In summary, as large numbers of asylum seekers entered the United States over the past two years, state and local governments with limited resources have taken the lead in managing their transportation and welcome. While the federal government has made some funds available to reimburse state and local initiatives, it has taken little initiative of its own. The result has been to undermine a significant degree of support for immigrant inclusion within the Democratic Party.
A Path Not Taken
This turn towards restriction was not inevitable. Once again, an uptick in immigration—humanitarian or otherwise—does not automatically trigger hostility. Institutional failures can be corrected, and in the process, we can learn from earlier experiments.
A century ago, facing unprecedented migration from Europe, Progressive-era lawmakers took a markedly different approach. In 1907, facing now familiar fears that immigrants in large Northeastern cities caused crime, congested housing, and labor unrest—with both labor unions and bosses accusing immigrants of advancing the other’s cause—Congress created the Division of Information, a new federal immigration agency charged with promoting a “beneficial distribution” of immigrants throughout the United States.
Former Knights of Labor leader Terence V. Powderly was appointed as the chief of the Division. Powderly was convinced that encouraging migration out of the largest cities would be good for unions, avoiding large “reservoir[s] of strike breakers” for employers to call upon in a labor dispute. While some in the Department of Commerce and Labor argued that the new agency was authorized to do little more than hand out pamphlets of information to arriving immigrants about opportunities in faraway states, Powderly took this mission a step further, working to place immigrant workers directly in jobs across the country. Running the first federal public employment agency, he hoped to undermine the work of exploitative private labor brokers who charged immigrants a fee to send them away to nonexistent faraway jobs.
During the Progressive era, a time of rapid experimentation in modern governance, the Division of Information sought to include immigration in an emerging apparatus for what we might today call economic planning or industrial policy. The Division’s mission was simultaneously to encourage immigrants’ movement throughout the country’s interior, and to seek out information about where there were opportunities for immigrants to contribute to local communities and economies. To do this, Powderly’s federal immigration agency sought to position itself as a mediator between various stakeholders, including state governments, private employers and railroad companies, and labor unions—rather than, as under current immigration law, largely deferring simply to employer demand for workers.
World War I ultimately cut short the Division’s experiment, as immigration nosedived during the war, and postwar nativists were successful in passing restrictive legislation that kept immigration relatively low throughout much of the twentieth century. We don’t know what our immigration system might have looked like if it had followed this path, but some similar challenges remain with us.

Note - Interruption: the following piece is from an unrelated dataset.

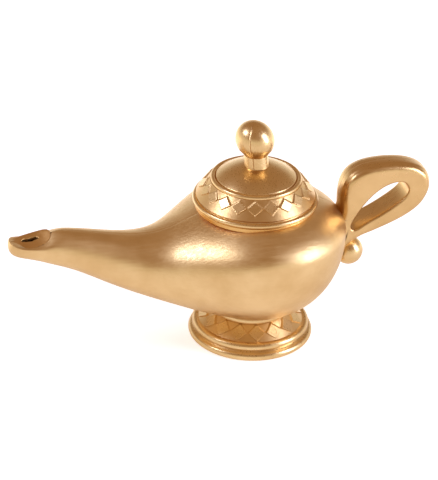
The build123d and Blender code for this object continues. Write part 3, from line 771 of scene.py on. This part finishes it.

Immigration as Industrial Policy
This history reveals a precedent for a much more robust federal role in coordinating internal migration in the immigration context. The current situation suggests that there should be much stronger federal leadership in coordinating the arrival of humanitarian migrants. We cannot leave it to each state or local government to try to encourage or discourage immigrant movement as they see fit. Welcoming communities should not be solely responsible for providing shelter and support to those in need, and immigrant restrictionist officials should not be allowed simply to push migrants on to other jurisdictions. Only the federal government can adequately distribute the resources to support this task, and coordinate migration outcomes on a nationwide basis.
Addressing the immediate “crisis,” this might mean an expanded refugee resettlement program. By expanding eligibility for resettlement placements to the broader group of humanitarian migrants—currently reserved for refugees processed by international organizations as well as unaccompanied minors—this would allow federal agencies to coordinate where new arrivals end up.
A broader federal role in managing internal migration, however, should not be limited to the humanitarian context. Like a century ago, we should reconsider the ways in which immigration law can promote place-based economic and industrial policy interventions. Many federal economic priorities—from promoting domestic manufacturing, to facilitating the construction of affordable housing, to subsidizing green energy production—require policy decisions about where to encourage people to live and work. Immigration law can be a powerful tool in building workforces in the places where they are needed. State and local governments can also play an integral role in identifying where these needs exist. These sorts of intergovernmental partnerships might also create more direct mechanisms for sub-federal officials to identify where immigration can benefit their communities, taking the focus off of the abstract discussions of the border and national security that currently dominate our immigration politics.
The prospects of immigration policy for the next four years are bleak. But unless Democrats begin to identify policies that will respond to the “crisis” that has undermined support for immigrant inclusion, while also articulating a positive vision of the role of immigrants in building a better future, they will have little chance of convincing voters that there is any alternative.